Sunday, March 8, 2015

The Hunt for Happiness



Tax season is wonderful, well, at least for me. I usually get a tax return that can pay off some or all of the debt that I accumulated throughout the year, or it can buy a “new to me” car. That is exactly what I will do this year- buy a new, used car! Since I do not technically have one of my own, it is time to replace the one I sold when I moved here to Utah. The choice and excitement of looking for a new car usually comes with a bragging conversation with friends or coworkers about what car I should buy. Recently, while talking with a man at work, I mentioned my hunt for a reliable Volkswagen or Subaru. Upon responding to his question of how much of a return I am getting, he gasped. “Why are you getting so much back?” I can only imagine his thoughts of how in the world someone who makes the same hourly wage as he does but with part-time employment can manage to have such a high tax return. My answer was simple; children (dependents), school (tuition) and my previous employer paid me substantially more than my current one does (although the latter had nothing to do with it, it was an attempt to steer the conversation). Throughout our conversation about taxes, money and cars, he kept trying to make sense of why someone would leave a job that pays upwards of $75-80,000 a year to then work part-time with a low income and go to school. The only way I could respond thoughtfully is by hitting a question back over the net. How can someone measure happiness in dollars?

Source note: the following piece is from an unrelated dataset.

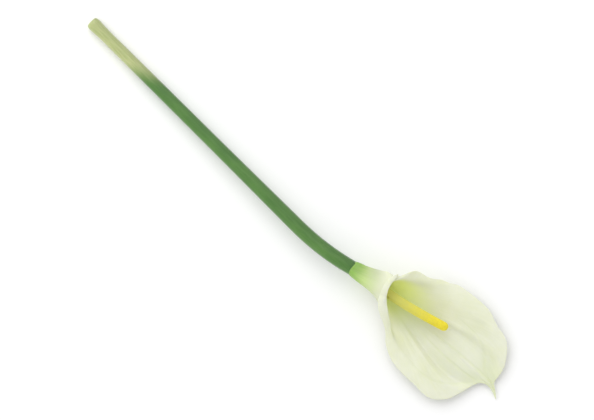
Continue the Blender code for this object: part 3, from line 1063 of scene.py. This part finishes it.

Until recently, I worked for Waste Management of Oregon as a recycle truck driver. It is not exactly a glamorous job but it paid well for someone with only a tenth-grade education and a GED. Life seemed to take less effort than it previously did. My wife and I were able to afford things easier with minimal debt. We were able to keep up with hobbies, participate in night activities with friends, even loan money to family or friends when they needed it; we also hosted parties on occasion. But there always comes a decisive moment amongst functioning in a world so demanding, yet hardly rewarding. For us, it came in two separate instances in early 2014.

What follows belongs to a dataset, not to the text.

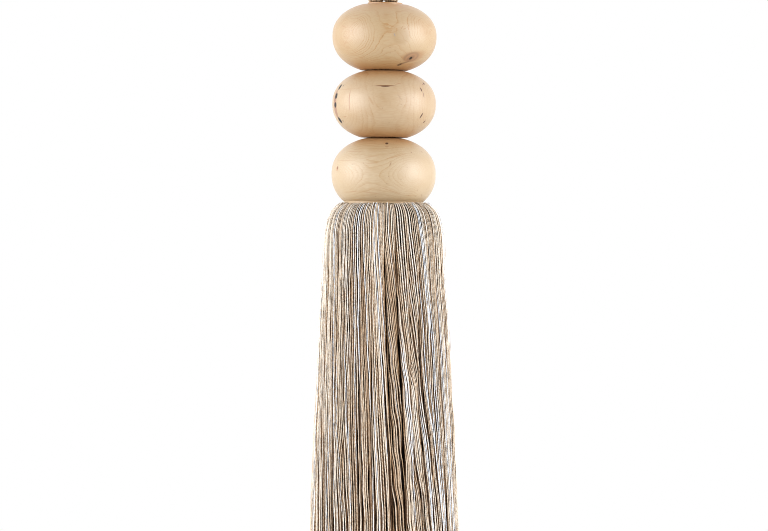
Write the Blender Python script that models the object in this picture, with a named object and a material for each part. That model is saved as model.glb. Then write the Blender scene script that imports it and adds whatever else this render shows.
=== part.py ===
"""A hanging tassel: three turned wooden beads above a skirt of cut yarn, threaded on a twisted loop.

Metres, +Z up. The origin is the inside top of the loop, where a hook or a knob carries the tassel, and
everything hangs below it on the Z axis. The front faces -Y. Each sub-part is one closed object.
"""

import math
import random
from collections import namedtuple

import bmesh
import bpy
from mathutils import Vector

MM = 0.001
SEAT_GAP = 0.3 * MM  # left between two pieces that touch

# ---- Beads: squashed ovals turned in pale wood, each with a flat top, a flat base and a bore.
Bead = namedtuple("Bead", "name height waist upper_reach lower_reach color")
# waist is the depth of the widest line below the flat top. A reach is how far from the waist the oval
# would close to a point, had the flat not cut it first. Millimetres.
BEADS = (
    Bead("bead_top", 36.0, 17.9, 19.3, 19.1, (0.66, 0.46, 0.28)),
    Bead("bead_middle", 36.6, 18.4, 19.3, 19.1, (0.64, 0.45, 0.28)),
    Bead("bead_bottom", 36.5, 19.7, 20.4, 21.0, (0.67, 0.49, 0.32)),
)
BEAD_RADIUS = 28.8 * MM
BEAD_FULLNESS = 2.3  # exponent of the oval: 2 is an ellipse, more is squarer
BEAD_SIDES = 40
BEAD_ARC_STEPS = 6  # from the waist to a flat
BORE_RADIUS = 8.0 * MM
COLLAR_RADIUS = 9.1 * MM  # low lip turned round the mouth of the top bead's bore
COLLAR_HEIGHT = 1.1 * MM

# ---- Cord: three plies laid up into one cord, doubled into the loop. Its legs run down the bores.
LOOP_HEIGHT = 70.0 * MM  # from the top bead's flat up to the inside top of the loop
CORD_RADIUS = 4.7 * MM
CORD_PLIES = 3
CORD_SIDES = 12
CORD_GROOVE = 0.32  # depth of the groove between plies, as a share of the radius
CORD_LAY = 28.0 * MM  # length of one full turn of the plies
CORD_RING_STEP = 2.3 * MM
RoutePoint = namedtuple("RoutePoint", "out height radius")
# One leg, from its end in the skirt's head up to the crown: distance from the axis, height above the top
# bead's flat, and the cord's radius, which the bores squeeze. Millimetres.
LEG_ROUTE = (
    RoutePoint(3.95, -120.7, 3.6),
    RoutePoint(3.95, -60.0, 3.6),
    RoutePoint(3.95, -8.0, 3.6),
    RoutePoint(4.05, -2.5, 3.5),
    RoutePoint(4.3, 1.3, 3.35),
    RoutePoint(4.4, 2.5, 4.6),
    RoutePoint(4.8, 9.0, 4.7),
    RoutePoint(6.0, 18.0, 4.7),
    RoutePoint(9.2, 29.0, 4.7),
    RoutePoint(14.0, 40.0, 4.7),
    RoutePoint(18.2, 50.0, 4.7),
    RoutePoint(18.6, 61.0, 4.7),
    RoutePoint(12.8, 69.8, 4.7),
    RoutePoint(0.0, 74.7, 4.7),
)
HIDDEN_SPANS = 2  # spans of the route deep inside the beads, where the cord is plain and straight

# ---- Skirt: locks of cut yarn that hang from a ribbed head, which seats under the bottom bead.
SKIRT_LENGTH = 215.0 * MM
HEM_UNEVENNESS = 4.0 * MM
SOCKET_DEPTH = 11.0 * MM  # of the hole in the head that takes the ends of the cord
SOCKET_SIDES = 24
RIB_DEPTH = 1.3 * MM  # of the ribs over the head's shoulder, where they meet the locks
OutlinePoint = namedtuple("OutlinePoint", "drop radius")
# The shoulder over which the yarn folds, and the skirt's outline below it. Drops from its top. Millimetres.
HEAD_OUTLINE = (
    OutlinePoint(0.0, 24.8),
    OutlinePoint(1.6, 27.5),
    OutlinePoint(4.8, 30.1),
    OutlinePoint(13.0, 32.5),
    OutlinePoint(14.0, 31.6),
)
SKIRT_OUTLINE = (
    OutlinePoint(0.0, 28.0),
    OutlinePoint(14.0, 32.4),
    OutlinePoint(25.0, 33.8),
    OutlinePoint(45.0, 34.4),
    OutlinePoint(60.0, 36.2),
    OutlinePoint(98.0, 37.2),
    OutlinePoint(118.0, 39.0),
    OutlinePoint(150.0, 39.9),
    OutlinePoint(165.0, 41.2),
    OutlinePoint(215.0, 42.6),
)
LockRing = namedtuple("LockRing", "locks sides crest thickness drops")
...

While out to dinner with my wife one night, I revealed my dream of becoming a writer and my want of someday writing a novel. A few months later in an argument about happiness, I revealed that despite our income, I was not happy; I also wanted to become an English teacher instead of a driver for the rest of my life. I have always felt that I was not living up to my potential and many of our friends and family agreed. The idea of being an English teacher is not the way to become successful, that is, if you measure success by income. But if you measure success by reward then you have something entirely different to live by. I have already made enough money to see what becomes of it, it tends to change people; and mostly for worse. I have not been rich but I have mingled with the wealthiest of the wealthy; I have also mingled with the poorest of the poor. There is no difference between the levels of happiness they can achieve or their abilities to become happy or sad. There is no difference in the value of their individual wants, needs and desires in life. And who are we to judge them by their desires?

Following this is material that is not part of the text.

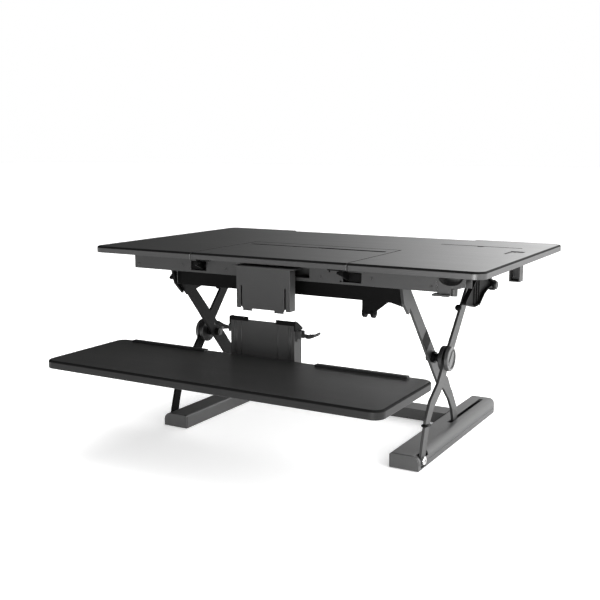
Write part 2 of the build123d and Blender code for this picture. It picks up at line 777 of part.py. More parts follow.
def lower_glide(side):
    """The glide inside the foot, under the slot."""
    inner_height = FOOT_H - 2 * FOOT_WALL
    middle = PAD_T + FOOT_H / 2
    body = block(
        INNER_X - GLIDE_T - 0.7,
        INNER_X - 0.7,
        INNER_LOW_Y - GLIDE_L / 2,
        INNER_LOW_Y + GLIDE_L / 2,
        middle - inner_height / 2 + RAIL_GAP,
        middle + inner_height / 2 - RAIL_GAP,
    )
    body = fillet(body.edges().filter_by(Axis.X), 4)
    axle = rod_x(INNER_X - 2, INNER_X + LEG_T + 1.5, INNER_LOW_Y, LOW_PIVOT_Z, PIVOT_R)
    nut = rod_x(INNER_X + LEG_T + 1.5, INNER_X + LEG_T + 5, INNER_LOW_Y, LOW_PIVOT_Z, 9)
    return mirrored(side, body + axle + nut)


TOP_GLIDE_X = OUTER_X + LEG_T + 1.2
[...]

Life is long. And it would be a shame for anyone to just flow with the current. I believe everyone has a chance to become someone happier. It is up to us to know what that is and how to achieve it and money is not the answer. A famous rapper, ironically, once wrote, “Mo’ money, mo’ problems,” and I believe that is true. I cannot argue with the importance of money in all situations but if you take money out of the equation, does it have to change the answer?